While the world of digital advertising is suffering from major trust issues, Richard Parker believes content marketing shouldn't be tarred with the same brush. This article was originally published in Mumbrella.
It feels like there’s a bit of a perfect storm about to hit the online advertising space.
Industry academics and commentators like Byron Sharp, Mark Ritson and Peter Field have for some time been pushing – for different and overlapping reasons – for a re-balancing of media spend away from digital and back to traditional channels in the name of effectiveness.
Consumers are increasingly turning to adblockers – either because they value a digital environment that isn’t tainted by commercial messages, or because the positive value exchange (their data in exchange for targeted and useful advertising) simply doesn’t stack up, instead delivering an experience by turns irritating, creepy, or out and out disturbing.
Against a backdrop of ‘fake news’ (astonishingly, ‘post-truth’ was the 2016 Oxford English Dictionary word of the year), and falling trust in brands, multinationals – with Unilever the bellwether – are increasingly making noises about only spending ad dollars on ‘responsible media’. This is effectively damning YouTube, Facebook et al for their lack of control over content that promotes anger and hate – and whether ads appear against that content.
And as if that wasn’t enough, into these swirling clouds we can add GDPR. The ‘General Data Protection Regulation’ is the biggest piece of European Union data privacy legislation in 20 years. It seeks to rebalance control of data back toward the individual – with the ‘right to be forgotten’, 72-hour breach reporting, stronger consumer consent and big fines for lack of compliance. And whilst you might think this makes little difference to Aussie businesses, where the EU leads any organisation that wishes to do business with the EU (or EU citizens) follows very quickly, with other nation states playing legislative catch up not too long afterwards.
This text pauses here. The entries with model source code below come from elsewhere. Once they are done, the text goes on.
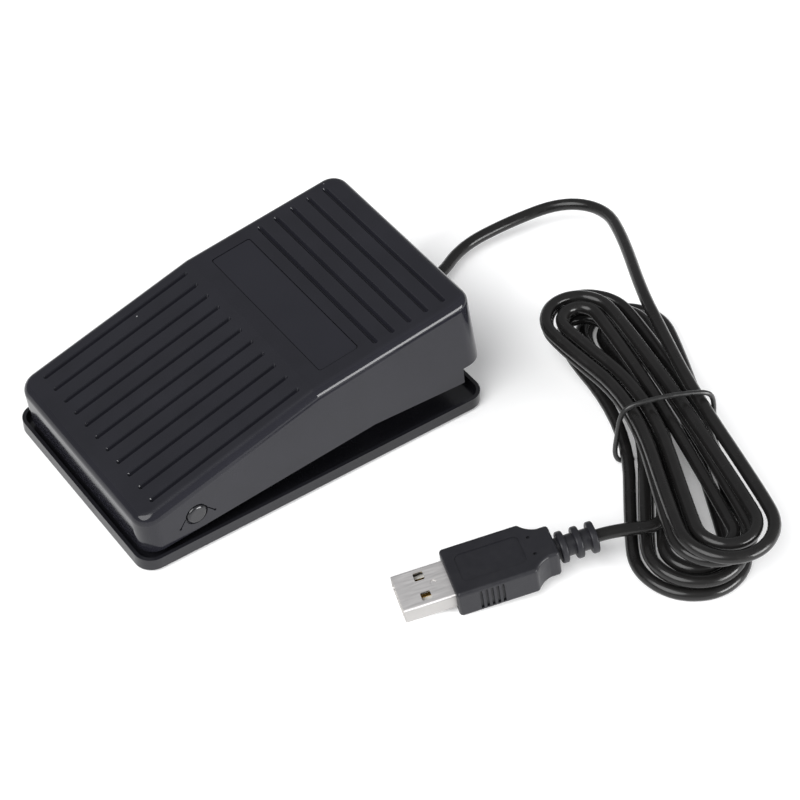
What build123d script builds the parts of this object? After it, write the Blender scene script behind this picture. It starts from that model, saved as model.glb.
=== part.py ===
from build123d import *
import os
from math import atan2, cos, hypot, pi, radians, sin, tan

os.makedirs("parts", exist_ok=True)

# USB foot pedal switch, a free-standing pedal with its cable in a hank.
# Millimetres. The ground is z = 0 under the rubber feet, the heel end lies towards -Y and the cable leaves at +Y.

# One length by which every cut runs past the surface that it opens
overrun = 1.0

# Base tray
tray_width = 64.4
tray_length = 104.0
tray_corner_radius = 4.8
tray_wall = 1.0
tray_floor = 1.6
tray_height = 3.8
tray_edge_radius = 0.5

# Rubber feet in pockets of the tray
foot_proud = 0.6
foot_pocket_depth = 0.8
foot_diameter = 10.0
foot_pocket_clearance = 0.1
foot_inset = 8.5

tray_bottom = foot_proud
floor_top = tray_bottom + tray_floor

# Pivot line of the pedal, across the tray near its front
pivot_setback = 16.35
pivot_rise = 11.1
pivot_y = -tray_length / 2 + pivot_setback
pivot_z = tray_bottom + pivot_rise

# Pedal cover, drawn in its own lengthwise direction and tilted up at rest
cover_tilt = 5.8
cover_wall = 2.2
cover_side_clearance = 0.5
cover_front_clearance = 0.35
cover_rear_inset = 0.05
skirt_drop = 5.5
front_rise = 6.32
crease_run = 37.85
crease_rise = 16.84
rear_rise = 18.9
rear_wall_lean = 1.8
rear_foot_drop = 4.3
rear_overhang = 6.9
skirt_foot_drop = 9.4
skirt_foot_length = 1.0
skirt_bend_run = 53.0
cover_corner_radius = 5.0
cover_edge_radius = 2.6

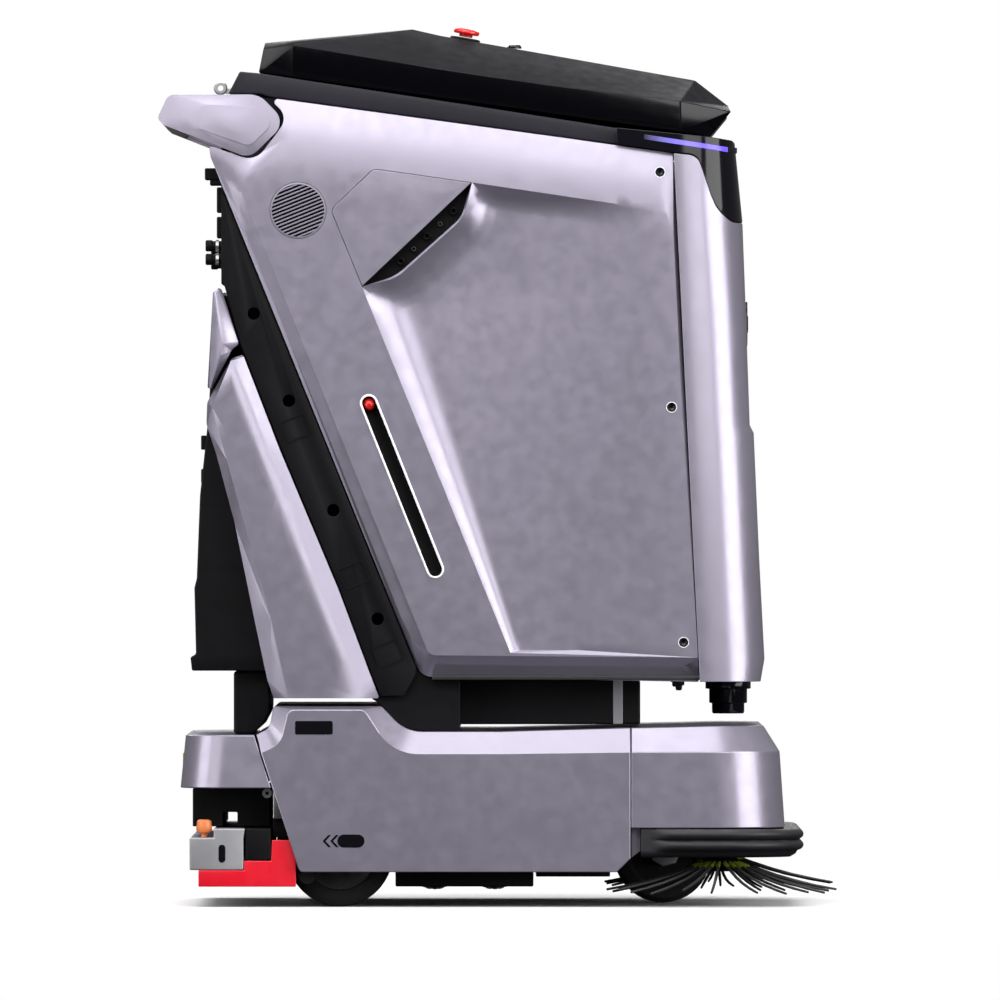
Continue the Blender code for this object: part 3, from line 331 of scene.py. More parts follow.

So, we have a world where consumers have to give consent for you to use their data – even for ad targeting purposes. Where a lack of trust in brands makes that unlikely. Where consumers, in any case, are increasingly blocking ads, whether they’ve given consent or not. And where a crisis in confidence in the big ad platforms, along with a growing consensus that the effectiveness of tightly targeted digital media has been exaggerated, means multinationals are re-directing budgets to more ‘respected’ media. Perfect storm, indeed.
But if the wheels are starting to fall off the digital advertising bus, where does that leave content marketing?
According to the Gartner Hype Cycle for Digital Marketing and Advertising, content marketing is languishing in the ‘trough of disillusionment’ – a place for once-buzzy marketing techniques that have been taken up with child-like enthusiasm and optimism, implemented poorly, and then petulantly cast aside the moment the going gets tough and the next shiny new toy appears on the horizon. The good news is that, according to Gartner, once practitioners DO work out how to use content marketing properly, it will rise to a ‘plateau of productivity’. The bad news is that it will never attain the dizzying promise of its most hyped point at the ‘peak of inflated expectations’ a couple of years ago.
So how does this fit in with the travails of digital advertising?
Well, for the past couple of years, I’ve been recommending (amongst other things) that marketers integrate their content marketing efforts with their data-driven digital advertising strategy – ie use data and digital media to surface content (in combination with, but differentiated from ‘ad content’) to the right person, in the right place, at the right time. So surely once the data Armageddon that GDPR heralds hits us, content marketing will be screwed, right?
Wrong. I actually think that all of the factors behind the crisis facing digital advertising actually play into the hands of content marketing as a discipline, and will help to lift it out of the ‘trough of disillusionment’.
Why? Well firstly, content, when done well, should provide a genuine value exchange for consumers – where the (authentic, high-quality, useful, rewarding) content they get in return for their data actually stacks up in terms of value. Which means that consent is more likely to be given. Ergo, content can become a valuable tool in gaining consent.
And secondly, in a world where third-party channels and publishers are offering unreliable experiences (and unreliable content) to consumers, and may well be using their channels to ask for consent to collect consumer data themselves, it starts to make sense for brands to distance themselves. This could mean increasing use of owned media channels – where brands can control both the content and the way they ask for consent. Put simply, in a world that has been characterised for a long time by dodgy practice, content feels like an ideal way for brands to start to rebuild trust.
Finally, content marketing tends to be a long-term, brand-building play rather than a short-term promotional play, and so works well in combination with ATL campaigns designed to drive mental availability – helping to unpack complex themes and build brand equity over time, rather than chasing after short-term gains that can so easily erode brand value.
So in conclusion: I don’t think – if you’ll forgive my mixing of metaphors throughout this post – that the illness infecting digital advertising will infect content marketing and lead to its demise. On the contrary, digital advertising’s troubles will re-invigorate content marketing to ensure it is more vital than ever to the media mix.